The time contributed voluntarily to IPBES by the more than 1,000 experts who has thus-far been involved, represents one of the key assets of IPBES. IPBES has estimated that between 2014 and 2017 this represented a collective in-kind contribution of between 19 and 38 million dollars.

#IPBES6 about to begin in Medellin

About 750 participants, including representatives of 116 countries and of numerous organizations, will meet in a few days in Medellín, Colombia, at the session of the IPBES Plenary (#IPBES6), in response to an invitation from the President of Colombia. This Plenary will have an extremely ambitious agenda, with IPBES set to release five new assessment reports.

Five new IPBES assessment reports to be released at #IPBES6

IPBES will release a set of four regional reports on biodiversity and ecosystem services in Africa, the Americas, Asia and the Pacific, and Europe and Central Asia, and an assessment report on land degradation and restoration. These reports, prepared by about 600 leading global experts, have critically reviewed many thousands of scientific publications and other sources and forms of knowledge. They each formulate a set of key messages related to the status and trends of biodiversity and nature’s contributions to people, plausible futures for biodiversity, and, importantly, on options for action. Following consideration by the Plenary, and a word by word approval of the SPMs of these assessments, the final versions of the reports, resulting from interactions between Governments and the authors of the reports, will be launched at two media conferences, and then published.
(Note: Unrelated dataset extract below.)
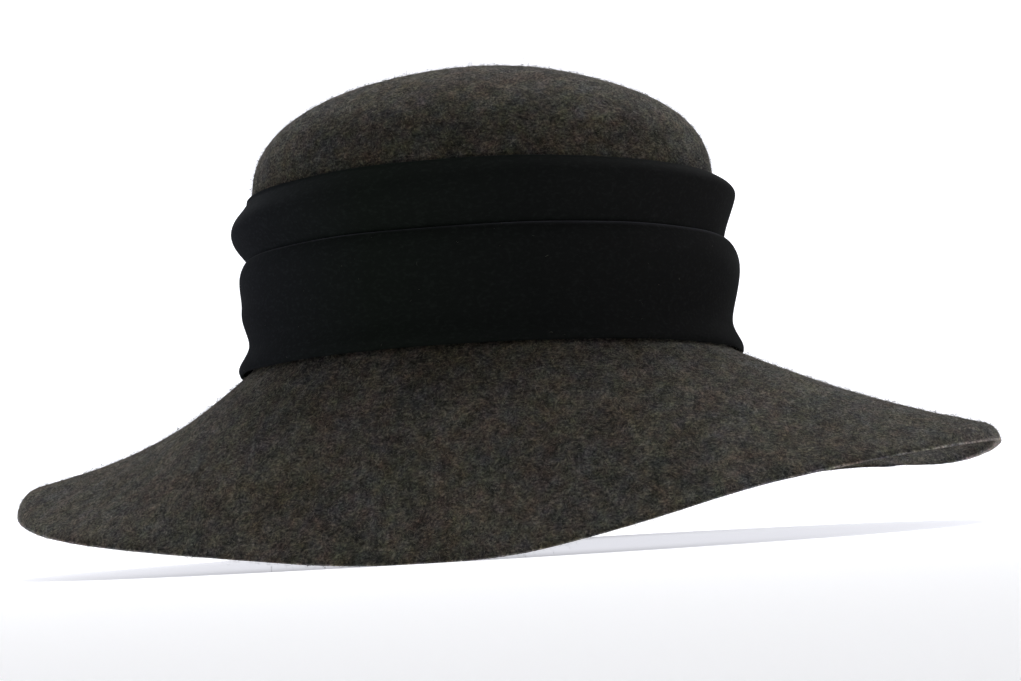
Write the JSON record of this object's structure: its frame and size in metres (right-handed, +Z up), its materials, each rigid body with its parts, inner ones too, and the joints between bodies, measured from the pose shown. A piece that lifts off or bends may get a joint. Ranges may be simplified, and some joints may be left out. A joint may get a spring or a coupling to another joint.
{
  "type": "floppy felt hat",
  "caption": "Floppy hat with a domed felt crown, a wide wavy brim and a broad velvet band in two folded tiers.",
  "frame": {"origin": "on the resting surface, under the middle of the brim's outline", "axes": "+Z up through the crown, -Y towards the front of the hat, +X towards the side whose brim lifts most"},
  "size_m": [0.368, 0.376, 0.1804],
  "materials": {
    "felt": "matt charcoal wool felt",
    "velvet": "black cotton velvet with a short pile"
  },
  "bodies": {
    "root": {"felt_body": "felt", "velvet_lower_tier": "velvet", "velvet_upper_tier": "velvet"}
  },
  "joints": []
}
Other major items on the agenda of #IPBES6

Other major issues on the agenda of #IPBES6 include a preliminary discussion on plans for a second work programme for IPBES, to be approved at the 7th session of the Plenary in May 2019; a decision on the initiation of three possible future assessment reports on invasive alien species, sustainable use of biodiversity and on the values of biodiversity and ecosystem services; and progress reports on other important areas of work for IPBES including on the global assessment of biodiversity and ecosystem services, capacity building and scenarios and models of biodiversity and ecosystem services.